Hi,
whats the difference between $* and $@ in command line arguments to a shell scripts
Hi,
whats the difference between $* and $@ in command line arguments to a shell scripts
$* = all the arguments are double quoted. If a script receives 2 arguments, $* is equivalent to $1 $2
$@ All the arguments are individually double quoted,If a script receives 2 arguments, $@ is equivalent to $1 $2
in both cases
cat scr
for i in $@
do
echo "@ $i"
done
for j in $*
do
echo "* $j"
done
./scr a b c "d e"
@ a
@ b
@ c
@ d
@ e
can we see some diff through this kind of script ???
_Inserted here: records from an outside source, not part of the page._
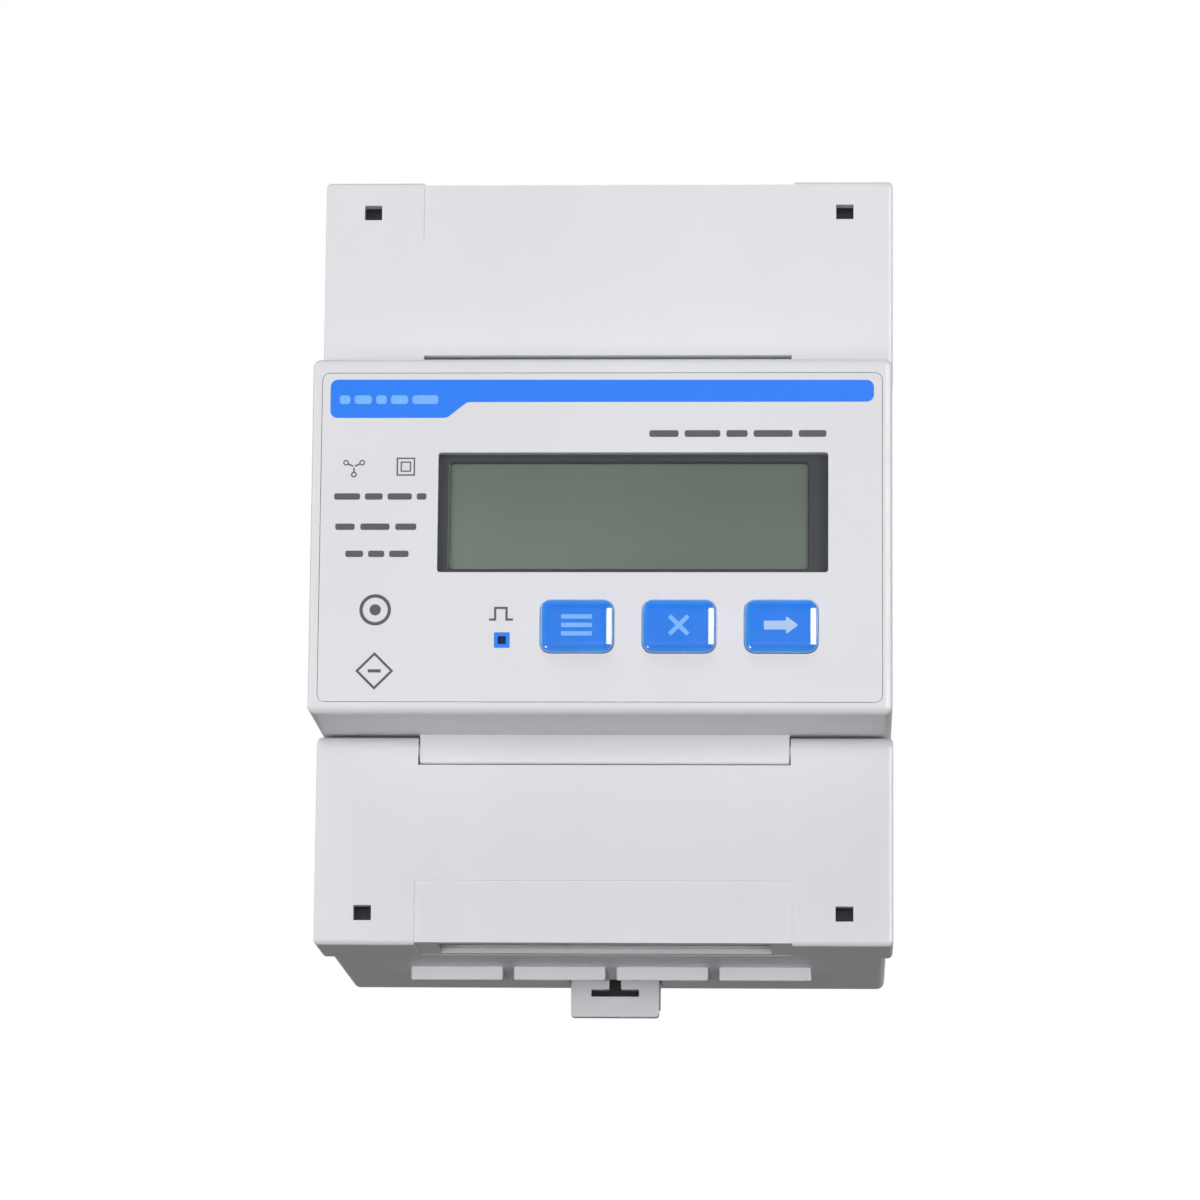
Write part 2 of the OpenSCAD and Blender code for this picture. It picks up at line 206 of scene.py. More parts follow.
def prism(points, start, end, axis=ALONG_Y):
    """An outline extruded along an axis; its points hold the other two coordinates, in order."""
    bm = bmesh.new()
    rings = []
    for place in (start, end):
        corners = [list(p) for p in points]
        for corner in corners:
            corner.insert(axis, place)
        rings.append([bm.verts.new(corner) for corner in corners])
    for k in range(len(points)):
        bm.faces.new([rings[0][k - 1], rings[0][k], rings[1][k], rings[1][k - 1]])
    for ring in rings:
        bm.faces.new(ring)
    return new_object("prism", bm)


def rounded(points, radius, steps=6):
    """An outline with its corners rounded; radius is one number or one for each corner."""
    made = []
    for i, here in enumerate(points):
        r = radius[i] if isinstance(radius, (list, tuple)) else radius
        if r == 0:
            made.append(tuple(here))
            continue
        here = Vector(here)
        back, ahead = Vector(points[i - 1]) - here, Vector(points[(i + 1) % len(points)]) - here
        half = back.angle(ahead) / 2
        reach = min(r / math.tan(half), back.length / 2, ahead.length / 2)
        first, last = here + back.normalized() * reach, here + ahead.normalized() * reach
        middle = here + (back.normalized() + ahead.normalized()).normalized() * (reach / math.cos(half))
        turn = (first - middle).angle_signed(last - middle)
        for k in range(steps + 1):
            made.append(tuple(middle + Matrix.Rotation(-turn * k / steps, 2) @ (first - middle)))
    return made


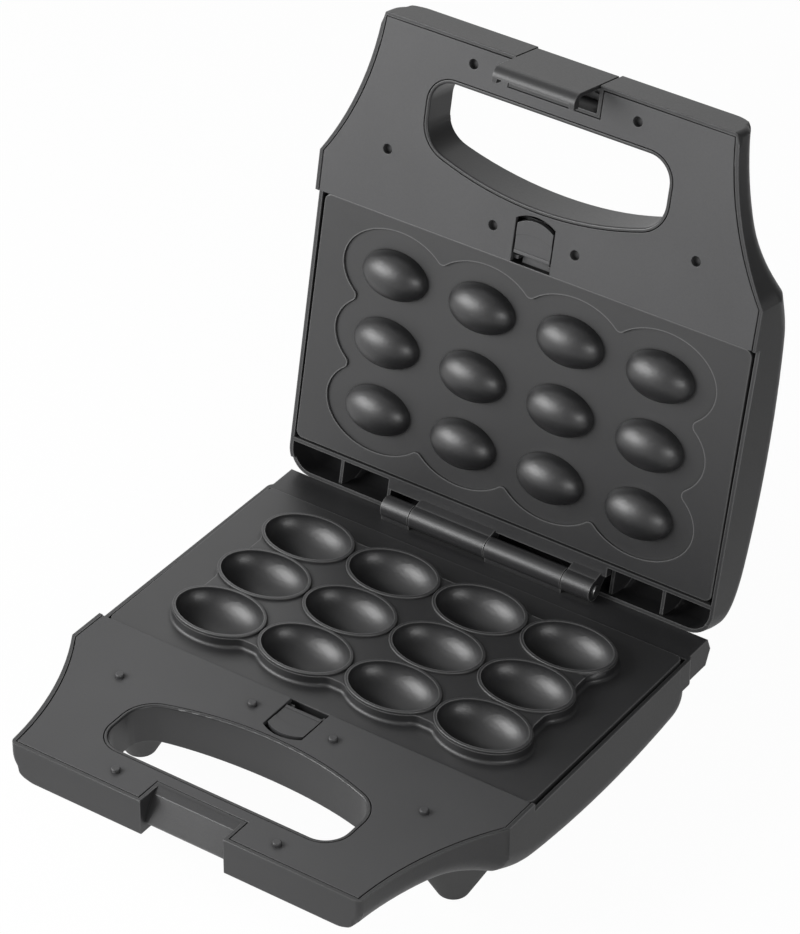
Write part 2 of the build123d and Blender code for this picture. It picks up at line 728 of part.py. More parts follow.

Look into man sh under the section 'Special Parameters'
* Expands to the positional parameters, starting from one. When
the expansion occurs within double quotes, it expands to a sin-
gle word with the value of each parameter separated by the
first character of the IFS special variable. That is, "$*" is
equivalent to "$1c$2c...", where c is the first character of
the value of the IFS variable. If IFS is unset, the parameters
are separated by spaces. If IFS is null, the parameters are
joined without intervening separators.
@ Expands to the positional parameters, starting from one. When
the expansion occurs within double quotes, each parameter
expands to a separate word. That is, "$@" is equivalent to
"$1" "$2" ... When there are no positional parameters, "$@"
and $@ expand to nothing (i.e., they are removed).